Ciclos
Por
Alessandra Leles Rocha
Quem disse que a efemeridade contemporânea
é assunto pacificado, hein? Por trás da história de se dar bem com o frenético movimento
da vida, com todas as suas idas e vindas, há sim, uma imensa dificuldade de digerir
o fim dos ciclos. Nada que tenha a ver necessariamente com a marcação do tempo;
mas, com a impossibilidade de o ser humano ter domínio sobre escolhas e
decisões alheias. Afinal, cada um sabe de si e Deus sabe de todos!

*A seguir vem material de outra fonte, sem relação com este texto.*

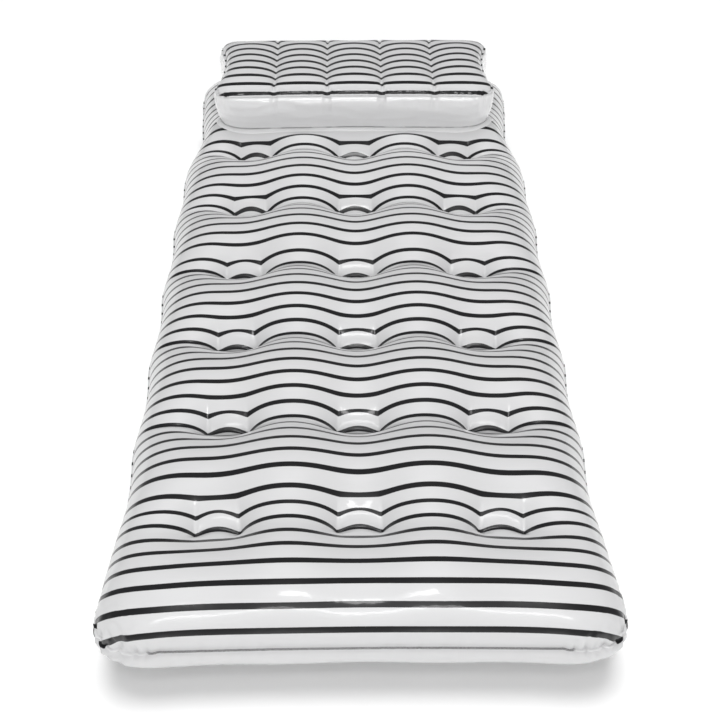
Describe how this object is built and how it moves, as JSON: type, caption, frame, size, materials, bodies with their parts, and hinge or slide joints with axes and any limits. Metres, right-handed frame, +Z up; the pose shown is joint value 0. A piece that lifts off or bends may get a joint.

De repente, é como se sentíssemos
que alguém arbitrou sobre nossas vidas sem pedir licença, considerando que
aquele dado contexto, ou fato, já fazia parte da nossa própria história, há
tempos. Mais uma vez, olhando só para o próprio umbigo do nosso individualismo crônico,
esquecemos de respeitar as perspectivas, as expectativas, as demandas do outro,
por conta de um pseudodesrespeito que pulsa em nós, sem muito sentido de ser. Ora,
nem todo fim de ciclo precisa ou depende da nossa anuência. O mundo não gira na
nossa órbita!
Mas, talvez, o que explique parte
dessa frustração indignada esteja mesmo no fato de não podermos sorver até a
última gota daquilo que nos é tão caro, tão especial. Guardar na mente, na
alma, no corpo, os derradeiros impulsos de alegria, de bem-estar, de
contentamento, de euforia, ainda que entre sorrisos e lágrimas que não se pode
controlar. Todo aquele conjunto de emoções e de sentimentos que só o mais
profundo espaço do inconsciente é capaz de manter intacto pelas dimensões da
eternidade.
Desse modo, um fim de ciclo sem a
possibilidade da nossa participação não deixa de ser um tipo de luto que não se
vivencia por completo. A certeza de que não haverá outra vez é sim, dolorida. Acontece
que as conjunturas do cotidiano, sob diferentes circunstâncias, nem sempre nos
possibilitam as despedidas. São os compromissos inegociáveis. São as distâncias
que a geografia impõe. São os imprevistos de última hora. É a grana curta para
satisfazer os desejos e vontades. É a hesitação que bate sem pedir licença. Enfim...
Por sorte, a própria
contemporaneidade nos valeu a solução. Para certos ciclos que se encerram
podemos contar com as Tecnologias da Informação e da Comunicação (TICs) para
mitigar esse desalento. Podemos sim, nos tornar parte integrante e integrada
desse final que acena no horizonte. Salve, salve, a internet e todas as suas
plataformas digitais! Que por um breve instante nos permitem viajar pelo tempo e
pelo espaço para estar onde queremos, experenciando de maneira muito especial
um registro de nossa própria existência.
Notícia boa? Lamento; mas, só em
parte. Porque nem todos os ciclos chegam pensados sob diferentes perspectivas,
o que leva essa possibilidade a não figurar no rol das decisões de
planejamento. Aí, voltamos à estaca zero! Ensimesmados na melancolia carente de
um adeus efetivamente materializado, que não vai poder acontecer. Não se
esqueça de que somos energia. Mesmo à distância, no mundo virtual e tecnológico,
essa energia se propaga e estabelece seu intercâmbio natural. Pontos de luz que
se retroalimentam pelos maiores e melhores sentimentos e emoções.
Por isso, em tempos nos quais se fala tanto sobre empatia, igualdade, fraternidade, respeito, comunhão, trazer para o encerramento de um ciclo o papel democrático e abrangente estabelecido por uma acessibilidade humana que rompe barreiras materiais e subjetivas importantes, seria fechar com verdadeira chave de ouro. Seria hastear a bandeira mais bonita da última lição, depois de tantas memoráveis. Sem se importar sobre quem, como, onde e quando. Todos juntos emanados pela mesma energia, mesma vibração, mesmo encantamento. E assim, em uníssono, dizer: “A vida me ensinou a dizer adeus às pessoas que amo, sem tirá-las do meu coração” (Charles Spencer Chaplin Jr.).